The wonder of the time we experience is that the Triune God acts in it, the supreme act being the giving of the Son by the Father through the Spirit, i.e., the incarnation (Luke 1:26-38; John 1:6-18), the enfleshment of God, as the means of exegeting true knowledge the Creator through audible words and visible actions. … became flesh and tabernacled in us, in the matter of human activity, an Immanuel “God with us” reaffirmation of the goodness of creation. According to Thomas F. Torrance, in Divine and Contingent Order (1998): “The incarnate Son of God’s submission to creaturely limits, conditions, and objectivities, carried with it an obligation to respect the empirical world in an hitherto undreamed of measure” (p. 33). He continues: “The Incarnation had the effect of sanctifying the physical universe for God, thus requiring for it a new respect altogether” (p. 67).
It is this Triune God, not Aristotle’s Prime Mover or Plato’s demiurge, that created and sustains the universe of space and time. Because John used the Greek word Logos as the identifier of the incarnate Son, the Logos who has always been face-to-face with the Father and who became flesh at a specific moment of space-time history, there is, as we previously noted, a rationality, a deep wisdom, in every facet of the world of space and time. The Triune God endows creation with lawfulness and purpose. There is no place to snare this One in the Many, the sui generis onto-relational being revealed by the Incarnate Son, nor the acts of the Father through the Son by the Spirit, in the trap of endless cycles of blind repetitions.

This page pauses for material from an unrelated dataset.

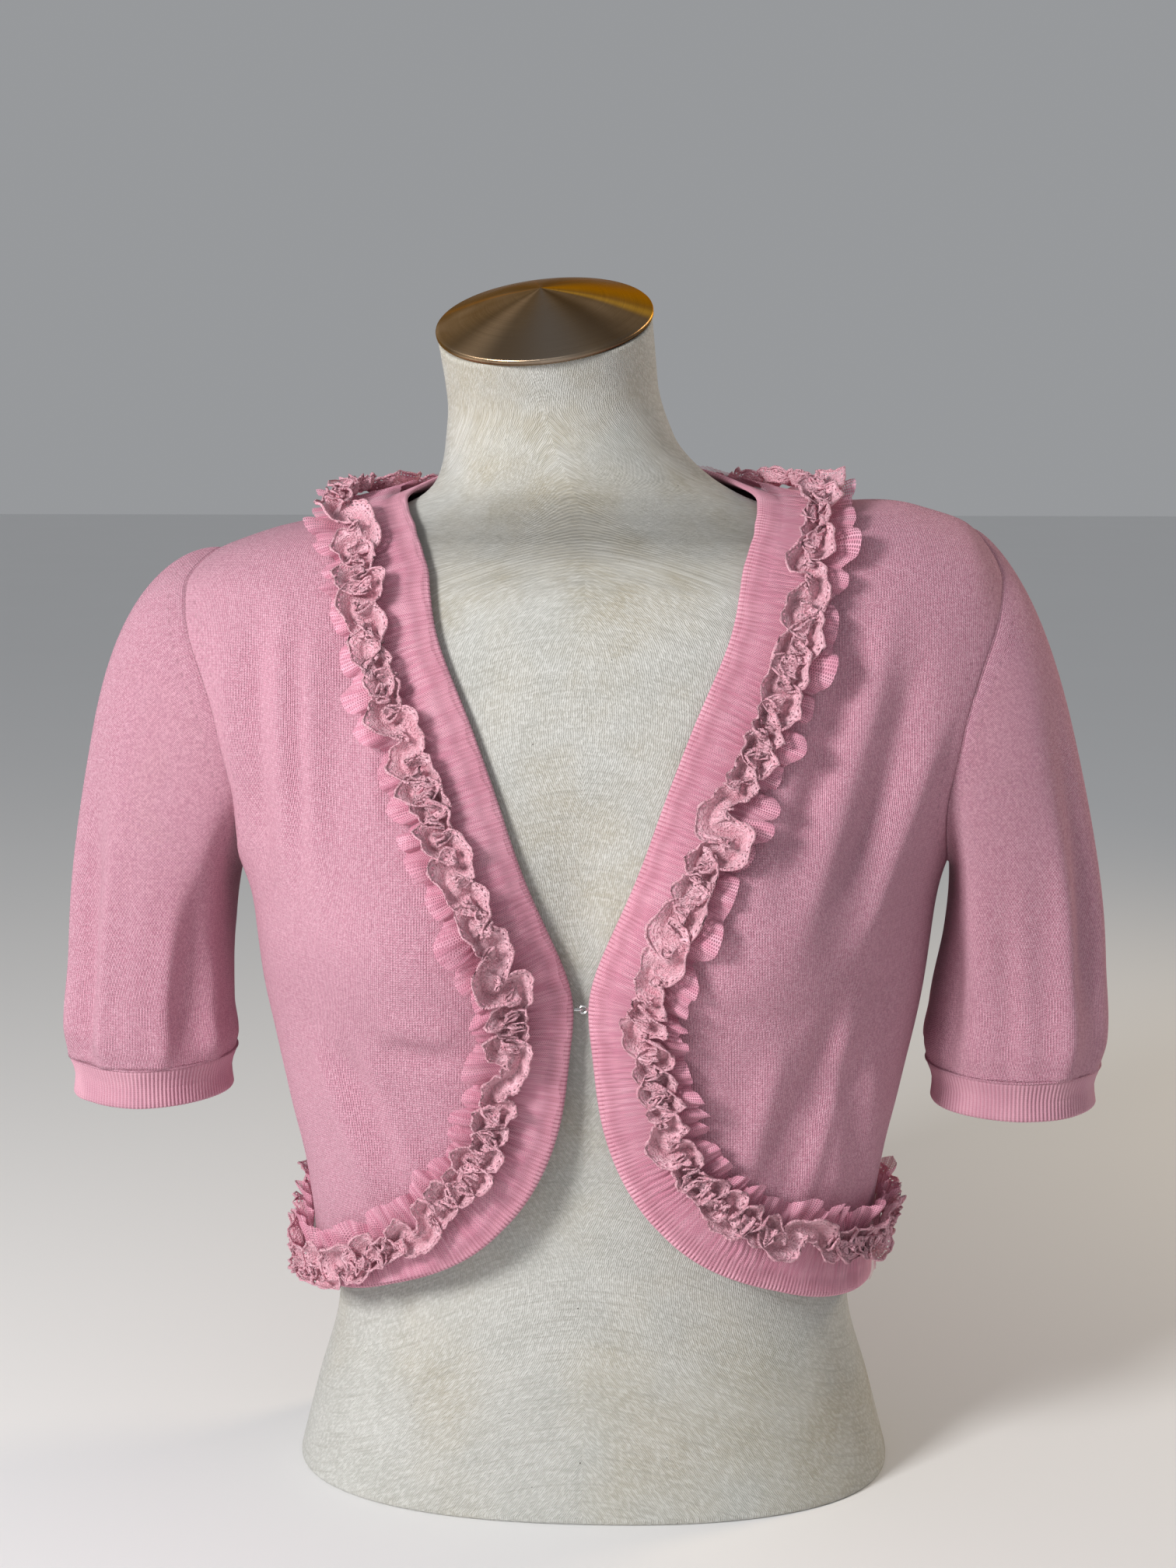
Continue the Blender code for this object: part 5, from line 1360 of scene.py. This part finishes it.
def lace_middle(arc):
    """The line where the lace is stitched down, meandering in loops along the edge."""
    loop = loop_angle(arc)
    phase = edge_waves(arc, CURL_PITCH, LACE_SWINGS)
    later = edge_waves(arc + ARC_STEP, CURL_PITCH, LACE_SWINGS)
    rate = (later - phase) / ARC_STEP * CURL_PITCH / (2 * math.pi)
    bold = 1.0 + 0.25 * np.sin(17 * loop + 0.5) + 0.20 * np.sin(41 * loop)
    bold = bold * np.clip(1 / rate, 0.55, 1.5)
    at = arc - LACE_LOOP * bold * np.sin(2 * phase)
    middle = TULLE_STITCH + LACE_WANDER * np.sin(phase * 0.5 + 0.6)
    return at, middle + LACE_MEANDER * bold * np.sin(phase), phase


def fine_lace(arc, across):
    """Where a point of the gathered lace lies: arc position, distance and lift.

    Both halves of the ribbon stand up from its stitched, meandering middle.
    """
    loop = loop_angle(arc)
    before, after = lace_middle(arc - ARC_STEP), lace_middle(arc + ARC_STEP)
    at, middle, phase = lace_middle(arc)
    ahead, aside = after[0] - before[0], after[1] - before[1]
    length = np.hypot(ahead, aside)
    side = np.sign(across)
    out = np.abs(across)
    bend = -side * np.sin(phase)
    # The ribbon opens on the outside of each bend and crowds together on the inside
    spread = 1.0 + 0.20 * np.maximum(bend, 0) - 0.42 * np.maximum(-bend, 0)
    flute = 3 * phase + 2.1 * side + 1.4 * np.sin(13 * loop + side)
    spread = spread * (1.0 + 0.16 * np.sin(27 * loop + 1.5 * side) + 0.10 * np.sin(53 * loop))
    fluting = FLUTE_SPREAD * np.sin(flute) + FLUTE_RIPPLE * np.sin(2.3 * flute + 1.0)
    away = across * LACE_SPREAD * spread + side * out**2 * fluting
    at = at - away * aside / length + FLUTE_RIPPLE * out**2 * np.sin(flute * 0.8 + 2.0)
    width = middle + away * ahead / length
    # Where it is crowded it stands up higher
    stand = 0.86 + 0.14 * np.cos(phase + side) + 0.30 * (1.0 - spread)
    stand = stand + 0.10 * np.sin(23 * loop + side)
    crumple = CRUMPLE * np.sin(900 * at + 5 * across) * np.sin(700 * width + 60 * loop)
    rise = FLUTE_RISE * np.cos(flute + 0.7) + FLUTE_RIPPLE * np.sin(2.3 * flute)
    lift = LACE_LIFT + LACE_STAND * out**0.95 * stand + rise * out**2 + crumple * out
    return at, width, lift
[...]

Every science historian needs to rethink, borrowing a book title by Stanley L. Jaki, the origin and science and the science of its origin. If they do this, they will discover that the break from the treadmill of cyclical returns started in the revelation of the Apostle John in his description of the Incarnation of the Son of the Father. Recognizing this break, or removing the blinders from their historical eyes, will help them grasp the issue at hand why we can trace the birth of operational science back to the specificity of the Incarnation, a specificity of “I believe” endorsed in the cultural matrix of Europe during the Middle Ages.
In summary, we listen to Thomas F. Torrance who wrote these words in The Trinitarian Faith: The Evangelical Theology of the Ancient Catholic Church ([1991, 1997] 2016): “… the Christian Faith is concerned with God as he has named himself in Jesus Christ, and incarnated in him his own Word, so that in Christ we know God as he is in his own inner being, as Father, Son and Holy Spirit. Jesus Christ is the arche (ἀρχή), the Origin or Principle, of all our knowledge of God, and of what he has done and continues to do in the universe, so that it is in terms of the relation of Jesus the incarnate Son to the Father, that we have to work out a Christian understanding of the creation. It is the Fatherhood of God, revealed in the Son, that determines how we are to understand God as Almighty Creator, and not the other way round. It was through thinking out the inner relation of the incarnation to the creation that early Christian theology so transformed the foundations of Greek philosophy, science and culture, that it laid the original basis on which the great enterprise of empirico-theoretical science now rests” (p. 7).